Şimdi bu kazanımların yasalarla hukuki bir zemine kavuşturulması gündemdedir. Hukuki zemin nedir? Açıktır ki, hukuki zemin doğrudan Kürt sorununun kökten çözülmesinden önce, kuvvetler ayrılığının gerçekleşmesidir, yargının bağımsız ve tarafsız duruma getirilmesidir. İfade özgürlüğünün, toplantı ve gösteri özgürlüğünün, örgütlenme, sendikalaşma özgürlüğünün, yani Kürt sorununu ve bütün ülke sorunlarının silahsız, barışçı, parlamenter ve legal yoldan çözülmesinin önündeki bütün engellerin kaldırılmasıdır.
Kürt halkı ulusal varlığının tanınmasını tüm tarih boyunca devletten beklemedi.

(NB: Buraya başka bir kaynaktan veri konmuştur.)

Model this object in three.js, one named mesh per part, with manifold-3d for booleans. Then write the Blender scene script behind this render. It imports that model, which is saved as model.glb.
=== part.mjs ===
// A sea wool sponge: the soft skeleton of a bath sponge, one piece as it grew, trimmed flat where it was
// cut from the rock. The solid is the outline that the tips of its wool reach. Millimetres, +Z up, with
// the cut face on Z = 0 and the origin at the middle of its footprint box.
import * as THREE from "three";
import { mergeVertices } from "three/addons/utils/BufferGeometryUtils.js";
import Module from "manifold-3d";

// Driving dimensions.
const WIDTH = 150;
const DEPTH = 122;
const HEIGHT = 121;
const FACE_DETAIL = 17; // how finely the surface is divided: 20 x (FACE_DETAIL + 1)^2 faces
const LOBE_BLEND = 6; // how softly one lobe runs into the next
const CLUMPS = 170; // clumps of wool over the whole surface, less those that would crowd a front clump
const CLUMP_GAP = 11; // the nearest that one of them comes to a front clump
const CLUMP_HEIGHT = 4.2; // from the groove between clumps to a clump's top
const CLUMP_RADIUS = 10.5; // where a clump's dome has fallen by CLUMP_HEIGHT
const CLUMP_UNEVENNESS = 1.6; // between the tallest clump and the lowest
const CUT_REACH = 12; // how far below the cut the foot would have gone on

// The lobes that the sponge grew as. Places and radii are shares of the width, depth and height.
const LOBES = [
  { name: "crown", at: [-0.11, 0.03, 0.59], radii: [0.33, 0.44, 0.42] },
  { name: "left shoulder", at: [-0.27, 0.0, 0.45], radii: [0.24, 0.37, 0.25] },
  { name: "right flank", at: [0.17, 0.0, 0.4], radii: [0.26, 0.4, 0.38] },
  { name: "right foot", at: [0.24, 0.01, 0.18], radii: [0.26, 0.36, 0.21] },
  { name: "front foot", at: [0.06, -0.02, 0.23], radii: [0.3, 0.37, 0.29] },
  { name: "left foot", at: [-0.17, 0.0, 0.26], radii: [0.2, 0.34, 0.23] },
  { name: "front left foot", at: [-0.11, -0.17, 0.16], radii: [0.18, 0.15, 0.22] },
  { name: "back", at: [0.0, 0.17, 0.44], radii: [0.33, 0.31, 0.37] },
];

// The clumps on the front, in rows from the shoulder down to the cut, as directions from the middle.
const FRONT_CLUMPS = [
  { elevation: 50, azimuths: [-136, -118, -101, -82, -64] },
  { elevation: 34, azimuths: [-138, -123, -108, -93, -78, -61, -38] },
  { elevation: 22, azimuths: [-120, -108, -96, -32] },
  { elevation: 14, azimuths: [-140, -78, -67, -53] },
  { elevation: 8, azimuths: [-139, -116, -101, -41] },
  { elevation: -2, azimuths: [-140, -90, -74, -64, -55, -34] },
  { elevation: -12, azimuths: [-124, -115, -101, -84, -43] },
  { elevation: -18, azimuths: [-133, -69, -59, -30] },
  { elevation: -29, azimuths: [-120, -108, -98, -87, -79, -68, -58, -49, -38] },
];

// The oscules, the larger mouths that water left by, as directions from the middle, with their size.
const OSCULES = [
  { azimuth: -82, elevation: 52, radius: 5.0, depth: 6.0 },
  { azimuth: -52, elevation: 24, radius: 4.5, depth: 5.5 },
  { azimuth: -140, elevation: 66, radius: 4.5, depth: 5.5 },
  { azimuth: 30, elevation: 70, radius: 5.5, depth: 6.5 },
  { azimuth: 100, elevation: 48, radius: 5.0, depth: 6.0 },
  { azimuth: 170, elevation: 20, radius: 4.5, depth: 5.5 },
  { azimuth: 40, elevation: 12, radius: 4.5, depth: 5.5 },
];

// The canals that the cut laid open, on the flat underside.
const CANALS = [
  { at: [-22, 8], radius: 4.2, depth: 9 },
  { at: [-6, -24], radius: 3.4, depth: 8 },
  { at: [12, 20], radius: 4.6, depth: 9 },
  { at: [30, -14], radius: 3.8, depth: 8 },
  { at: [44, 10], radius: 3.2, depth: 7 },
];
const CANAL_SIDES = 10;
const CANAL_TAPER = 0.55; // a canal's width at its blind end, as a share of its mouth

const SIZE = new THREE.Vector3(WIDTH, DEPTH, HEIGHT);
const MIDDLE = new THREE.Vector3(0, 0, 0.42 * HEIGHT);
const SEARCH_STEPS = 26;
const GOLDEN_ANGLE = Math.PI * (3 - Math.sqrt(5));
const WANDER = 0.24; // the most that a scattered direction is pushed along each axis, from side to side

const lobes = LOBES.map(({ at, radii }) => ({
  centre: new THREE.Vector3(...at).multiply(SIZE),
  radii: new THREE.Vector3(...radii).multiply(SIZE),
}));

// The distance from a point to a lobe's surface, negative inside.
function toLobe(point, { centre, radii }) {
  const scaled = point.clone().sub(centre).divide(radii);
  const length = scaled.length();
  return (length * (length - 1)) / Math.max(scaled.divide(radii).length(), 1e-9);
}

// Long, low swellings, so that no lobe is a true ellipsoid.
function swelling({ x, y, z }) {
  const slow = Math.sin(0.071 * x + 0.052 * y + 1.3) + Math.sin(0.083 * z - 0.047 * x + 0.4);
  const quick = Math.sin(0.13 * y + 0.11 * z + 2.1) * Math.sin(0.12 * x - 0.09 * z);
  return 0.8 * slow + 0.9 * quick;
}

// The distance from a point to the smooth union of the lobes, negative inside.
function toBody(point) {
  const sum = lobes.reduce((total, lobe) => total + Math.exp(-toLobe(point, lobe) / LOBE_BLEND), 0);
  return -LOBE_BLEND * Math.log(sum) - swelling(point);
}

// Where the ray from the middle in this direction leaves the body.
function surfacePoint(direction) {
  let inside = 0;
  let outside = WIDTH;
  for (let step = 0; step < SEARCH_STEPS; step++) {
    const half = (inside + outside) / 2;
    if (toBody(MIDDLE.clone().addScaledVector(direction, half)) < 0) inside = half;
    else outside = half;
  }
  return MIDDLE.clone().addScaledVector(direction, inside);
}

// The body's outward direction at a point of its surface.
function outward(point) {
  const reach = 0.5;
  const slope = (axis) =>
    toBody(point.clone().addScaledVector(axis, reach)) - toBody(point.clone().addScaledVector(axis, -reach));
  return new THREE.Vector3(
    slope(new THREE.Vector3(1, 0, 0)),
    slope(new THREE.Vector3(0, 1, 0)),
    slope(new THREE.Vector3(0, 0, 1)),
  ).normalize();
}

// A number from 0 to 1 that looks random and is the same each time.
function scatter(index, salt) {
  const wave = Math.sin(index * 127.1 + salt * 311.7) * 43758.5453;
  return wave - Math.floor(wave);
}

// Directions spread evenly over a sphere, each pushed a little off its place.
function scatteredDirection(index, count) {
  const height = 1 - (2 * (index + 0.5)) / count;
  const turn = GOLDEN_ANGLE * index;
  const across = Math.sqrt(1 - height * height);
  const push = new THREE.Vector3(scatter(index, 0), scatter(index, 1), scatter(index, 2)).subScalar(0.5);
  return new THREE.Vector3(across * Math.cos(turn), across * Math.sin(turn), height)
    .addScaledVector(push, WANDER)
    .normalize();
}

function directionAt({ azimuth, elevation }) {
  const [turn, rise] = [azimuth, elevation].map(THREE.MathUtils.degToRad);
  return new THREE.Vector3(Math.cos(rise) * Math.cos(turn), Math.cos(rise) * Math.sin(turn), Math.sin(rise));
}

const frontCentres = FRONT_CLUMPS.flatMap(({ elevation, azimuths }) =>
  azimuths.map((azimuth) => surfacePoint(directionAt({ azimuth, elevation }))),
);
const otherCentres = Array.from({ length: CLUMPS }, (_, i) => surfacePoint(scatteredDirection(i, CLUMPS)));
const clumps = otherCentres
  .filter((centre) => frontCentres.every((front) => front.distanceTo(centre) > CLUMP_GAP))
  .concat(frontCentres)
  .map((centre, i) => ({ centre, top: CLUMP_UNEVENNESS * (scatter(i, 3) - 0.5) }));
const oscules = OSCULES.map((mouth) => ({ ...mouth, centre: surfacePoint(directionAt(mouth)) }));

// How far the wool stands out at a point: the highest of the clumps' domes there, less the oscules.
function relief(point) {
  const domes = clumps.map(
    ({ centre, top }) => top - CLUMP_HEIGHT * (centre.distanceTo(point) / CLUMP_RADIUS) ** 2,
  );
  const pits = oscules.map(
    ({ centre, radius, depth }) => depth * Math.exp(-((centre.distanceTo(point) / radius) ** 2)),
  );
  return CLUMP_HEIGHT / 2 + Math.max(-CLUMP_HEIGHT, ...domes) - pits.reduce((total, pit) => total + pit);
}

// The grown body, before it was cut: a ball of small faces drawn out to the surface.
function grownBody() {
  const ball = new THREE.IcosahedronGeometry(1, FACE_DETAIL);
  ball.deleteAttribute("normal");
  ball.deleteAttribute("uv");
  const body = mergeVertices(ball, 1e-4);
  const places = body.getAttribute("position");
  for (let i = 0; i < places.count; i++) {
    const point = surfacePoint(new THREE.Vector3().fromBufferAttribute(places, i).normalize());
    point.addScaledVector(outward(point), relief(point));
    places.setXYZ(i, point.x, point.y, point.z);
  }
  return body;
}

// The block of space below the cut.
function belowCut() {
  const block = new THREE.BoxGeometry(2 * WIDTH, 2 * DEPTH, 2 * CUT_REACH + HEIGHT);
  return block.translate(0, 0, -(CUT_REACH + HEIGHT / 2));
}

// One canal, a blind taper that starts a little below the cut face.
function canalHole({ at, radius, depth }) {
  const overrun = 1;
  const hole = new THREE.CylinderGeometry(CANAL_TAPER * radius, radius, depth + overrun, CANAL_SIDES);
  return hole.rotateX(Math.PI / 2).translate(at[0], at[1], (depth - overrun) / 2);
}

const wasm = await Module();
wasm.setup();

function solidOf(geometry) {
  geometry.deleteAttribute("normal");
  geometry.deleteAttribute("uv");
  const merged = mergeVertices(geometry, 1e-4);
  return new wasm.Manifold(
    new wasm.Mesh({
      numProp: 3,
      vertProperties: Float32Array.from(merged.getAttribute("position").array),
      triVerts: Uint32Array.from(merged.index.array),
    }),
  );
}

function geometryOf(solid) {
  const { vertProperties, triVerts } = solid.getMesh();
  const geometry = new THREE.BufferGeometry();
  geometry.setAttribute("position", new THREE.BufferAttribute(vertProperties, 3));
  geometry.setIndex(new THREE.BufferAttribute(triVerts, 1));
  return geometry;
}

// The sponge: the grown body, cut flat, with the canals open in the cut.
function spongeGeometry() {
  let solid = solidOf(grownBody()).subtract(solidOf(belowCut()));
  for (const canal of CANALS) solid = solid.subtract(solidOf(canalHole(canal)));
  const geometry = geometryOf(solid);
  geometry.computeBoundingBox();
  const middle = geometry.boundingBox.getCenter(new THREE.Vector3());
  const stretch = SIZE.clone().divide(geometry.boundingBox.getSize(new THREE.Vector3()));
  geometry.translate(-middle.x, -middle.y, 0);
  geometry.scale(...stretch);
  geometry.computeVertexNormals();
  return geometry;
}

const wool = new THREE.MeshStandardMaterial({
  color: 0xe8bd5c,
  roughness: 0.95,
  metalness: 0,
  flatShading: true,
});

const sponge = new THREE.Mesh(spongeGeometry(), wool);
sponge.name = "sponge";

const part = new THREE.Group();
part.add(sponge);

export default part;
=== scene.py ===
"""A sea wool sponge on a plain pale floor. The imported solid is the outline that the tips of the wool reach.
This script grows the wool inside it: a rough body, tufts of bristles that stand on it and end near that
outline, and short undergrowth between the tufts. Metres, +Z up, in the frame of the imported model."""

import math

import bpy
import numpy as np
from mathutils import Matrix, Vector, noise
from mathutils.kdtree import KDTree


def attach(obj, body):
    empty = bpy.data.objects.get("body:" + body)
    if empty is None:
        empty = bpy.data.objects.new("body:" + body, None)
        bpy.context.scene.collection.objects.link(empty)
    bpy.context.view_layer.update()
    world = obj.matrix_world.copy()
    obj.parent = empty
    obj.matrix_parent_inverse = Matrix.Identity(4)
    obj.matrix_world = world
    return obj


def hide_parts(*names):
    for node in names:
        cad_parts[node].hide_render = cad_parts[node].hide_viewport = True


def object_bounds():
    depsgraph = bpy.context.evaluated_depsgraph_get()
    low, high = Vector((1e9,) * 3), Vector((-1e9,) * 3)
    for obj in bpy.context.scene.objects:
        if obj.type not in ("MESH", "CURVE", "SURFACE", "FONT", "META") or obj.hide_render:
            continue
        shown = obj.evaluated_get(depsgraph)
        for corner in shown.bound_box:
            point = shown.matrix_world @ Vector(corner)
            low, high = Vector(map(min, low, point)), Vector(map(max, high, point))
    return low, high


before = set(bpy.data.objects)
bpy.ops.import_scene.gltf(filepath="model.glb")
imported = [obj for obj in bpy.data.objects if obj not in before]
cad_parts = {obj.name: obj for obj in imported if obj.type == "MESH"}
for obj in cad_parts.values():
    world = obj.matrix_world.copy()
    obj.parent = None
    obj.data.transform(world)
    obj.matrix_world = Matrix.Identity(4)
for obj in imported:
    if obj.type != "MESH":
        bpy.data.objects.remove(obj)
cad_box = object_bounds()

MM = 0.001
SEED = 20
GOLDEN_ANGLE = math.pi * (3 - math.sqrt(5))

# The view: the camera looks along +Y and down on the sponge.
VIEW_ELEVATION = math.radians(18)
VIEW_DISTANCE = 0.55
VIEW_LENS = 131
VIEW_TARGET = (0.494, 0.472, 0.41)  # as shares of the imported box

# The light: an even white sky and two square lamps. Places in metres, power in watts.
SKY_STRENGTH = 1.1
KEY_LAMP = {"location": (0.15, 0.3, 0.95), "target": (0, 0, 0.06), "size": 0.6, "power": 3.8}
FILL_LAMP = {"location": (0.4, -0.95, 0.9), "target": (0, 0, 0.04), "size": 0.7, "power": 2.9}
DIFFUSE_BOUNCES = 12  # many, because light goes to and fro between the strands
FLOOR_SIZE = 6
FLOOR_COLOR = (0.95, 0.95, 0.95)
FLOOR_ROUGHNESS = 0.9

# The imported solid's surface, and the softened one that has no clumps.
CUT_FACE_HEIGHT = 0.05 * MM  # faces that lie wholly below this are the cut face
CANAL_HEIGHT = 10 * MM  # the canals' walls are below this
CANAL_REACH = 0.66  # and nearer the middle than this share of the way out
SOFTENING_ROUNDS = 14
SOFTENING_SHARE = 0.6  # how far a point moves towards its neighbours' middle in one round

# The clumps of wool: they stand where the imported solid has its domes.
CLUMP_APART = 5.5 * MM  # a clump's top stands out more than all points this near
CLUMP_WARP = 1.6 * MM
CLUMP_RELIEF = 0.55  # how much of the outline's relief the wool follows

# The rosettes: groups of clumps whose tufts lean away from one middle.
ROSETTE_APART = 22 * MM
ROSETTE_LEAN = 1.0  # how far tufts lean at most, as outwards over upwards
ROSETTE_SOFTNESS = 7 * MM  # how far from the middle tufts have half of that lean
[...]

Yüz yıl boyunca varlığını kendi mücadelesiyle, Anayasal olmasa da fiilen devlete kabul ettirdi. Bugün de özgürlüğünü, komünalizm yolunda kendi kendini yönetme hakkını, ana dilde eğitim hakkını, Türk tarafıyla Kürt tarafı arasında uyumsuzluğu ortadan kaldırarak, bu uyumsuz iki halkın devlet yönetimine, yerel yönetime eşit haklı katılımıyla entegrasyonunu devlet kararıyla beklemeyecek, kendi mücadelesiyle elde edecek.
Ama böyle bir demokratikleşme, artık halk çoğunluğunu kaybetmiş olan iktidarın ilk seçimde yenilgisini kaçınılmaz kılacak. İşte Erdoğan’ın açmazı buradadır. Silahların susmasından sonra, bunun gereği olarak atacağı her adım onu iktidardan uzaklaştıracaktır.
İşte bu nedenle “devlet projesinin” gereğini yerine getirmeden önce, en büyük rakibine sonunu düşünmeden darbe yapmaya kalktı. CHP’yi bu darbeyle çökerteceğini, içinden böleceğini, halk tepkisinin bir kaç gösteriden sonra söneceğini düşündü.
Büyük bir hesap hatası yaptı. Eğer CHP’den bağımsız halk isyanı olmasaydı, Erdoğan bu amacına ulaşabilir, seçimi kazanmayı garanti edebilir ve bu rahatlıkla “devlet projesinin” gereklerini yerine getirebilirdi. Ama şimdi açmazdadır. Beklenmedik şekilde halk çoğunluğu meydanlardadır. “Tayyip istifa, erken seçim” diye haykırmaktadır. Erdoğan ne şu andaki konumundan tekrar geriye gidebilir, ne de demokrasiye doğru ilerleyebilir.
DEM Parti tek başına Erdoğan’ı demokrasiye doğru ilerletemez. İyi Parti de tek başına Erdoğan’ı çözüm öncesine sürükleyemez. Saldırı altındaki CHP’nin çözümden yana tutum alması büyük önem taşımaktadır.
O nedenle “süreç ittifakı” AKP-MHP-DEM Parti ile sınırlı kalmamalı, CHP dahil tüm muhalefet “süreç ittifakının” bileşenleri olmalıdır.
Barış ve demokrasi süreci, şu ya da bu şekilde TBMM’de “siyasi” içeriğe kavuşabilir, ama kalıcı olması sürecin halk içinde “toplumsallaşmasına” bağlıdır.